Here's my fitting ritual: wear your thickest dance socks when trying shoes on. Feet swell during long sessions, and what feels snug in the store will feel like a vice by midnight. You want slightly roomy at purchase, not tight.
When Your Shoes Tell the Story
Cumbia is visual culture. Your footwear isn't separate from the dance—it's part of the narrative.
Colombian cumbia tradicional pairs beautifully with heritage craftsmanship: hand-tooled leather from Barranquilla workshops, Wayúu woven straps that support Indigenous artisans, color blocks of bold reds and yellows popping against practice blacks. Argentine cumbia villera calls for something edgier—sleeker lines, urban attitude.
But check competition rules before you fall in love with a flashy pair. Some organizations restrict heel colors to nude, black, or tan. Others ban ankle straps above the malleolus or embellishments that could snag a costume. Nothing stings like buying your dream shoe and discovering it's banned on stage.

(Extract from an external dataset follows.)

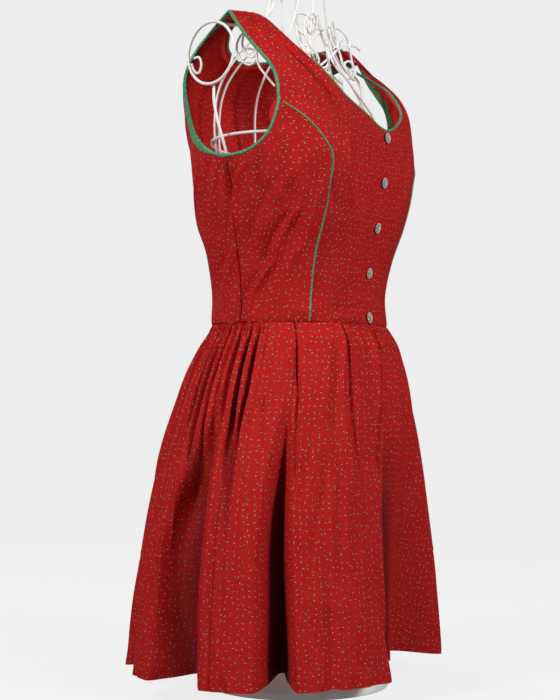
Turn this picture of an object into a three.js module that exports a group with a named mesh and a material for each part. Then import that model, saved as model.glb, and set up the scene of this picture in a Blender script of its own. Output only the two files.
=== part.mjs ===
// A short sleeveless dirndl on a white wire dress form.
// Millimetres, +Z up, the wearer faces -Y, and the wearer's right is -X.
// The origin is on the floor, on the axis of the form's pole.
import * as THREE from 'three';
import { mergeVertices } from 'three/addons/utils/BufferGeometryUtils.js';

// Driving dimensions
const WALL = 1.6; // cotton with its seam allowance and facing
const GAP = 0.3; // between two pieces that are sewn together
const WAIST = 498;
const HEM = 30;
const SHOULDER = 915;
const UNDERARM = 716;
const NECK_FRONT_LOW = 760;
const NECK_BACK_LOW = 882;
const SIDE_SEAM = 96; // degrees round from the centre front
const SKIRT_SEAM = 86; // the skirt's own side seam, on the crest of a fold
const SHOULDER_SLOPE = 0.17; // fall of the strap towards the arm
const NECK_AT_SHOULDER = 118; // half the width of the neckline on top
const LAP = 13; // the right front runs this far past the centre
const LAP_FADE = 18; // the left front dips under the lap over this width
const BUTTON_TOP = 750;
const BUTTON_PITCH = 61;
const BUTTONS = 5;
const BUTTON_RADIUS = 7.2;
const BUTTON_HEIGHT = 4.6;
const BUTTON_LIFT = 0.5; // a button's back stands this far off the cloth
const GATHERS_START = 76; // degrees from the centre front, on each side
const GATHERS_PER_TURN = 72;
const GATHERS_FADE = 4; // degrees over which they begin
const PIPING_WIDTH = 2.6;
const PIPING_LIFT = 0.4;
const PIPING_END = 0.78; // share of the last facet that a princess piping covers
const FACING_ROWS_FROM_TOP = -8; // the first row of the back's points that the neck facing covers
const FACING_AWAY = 1.2; // off the back's inner face
const FACING_CLOTH = 0.9;
const PLEAT_STEP = 2.5; // degrees between columns of points over the pleats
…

Built to Last, Not to Replace
Quality cumbia shoes, treated right, deliver 200 to 400 hours of dancing. Cheap pairs often blow out at the shank or sole attachment within 50 hours. Do the math: a $150 pair that lasts 300 hours costs fifty cents per hour. A $40 pair that dies at 50 hours costs eighty cents per hour and leaves you with sore feet.
Full-grain leather uppers are the investment choice. They mold to your foot over 10–15 hours of break-in and often survive 300+ hours of serious dancing. Suede uppers break in faster but need more TLC. Synthetic materials? Fine for beginners testing the waters, but don't expect longevity.
Your Shoes Remember Every Floor
After fifteen years of dancing, I still have my first pair of real cumbia zapatos tucked in a closet. The suede's worn thin, the heels are scuffed beyond saving, and they haven't fit since my twenties. But I keep them because they hold the memory of every floor we danced together—the polished ballroom in Medellín, the sticky tile club in Buenos Aires, my best friend's wedding where I danced until the sun came up.
The right cumbia shoes don't just protect your feet. They hold your history. Choose a pair worthy of the stories you're about to tell.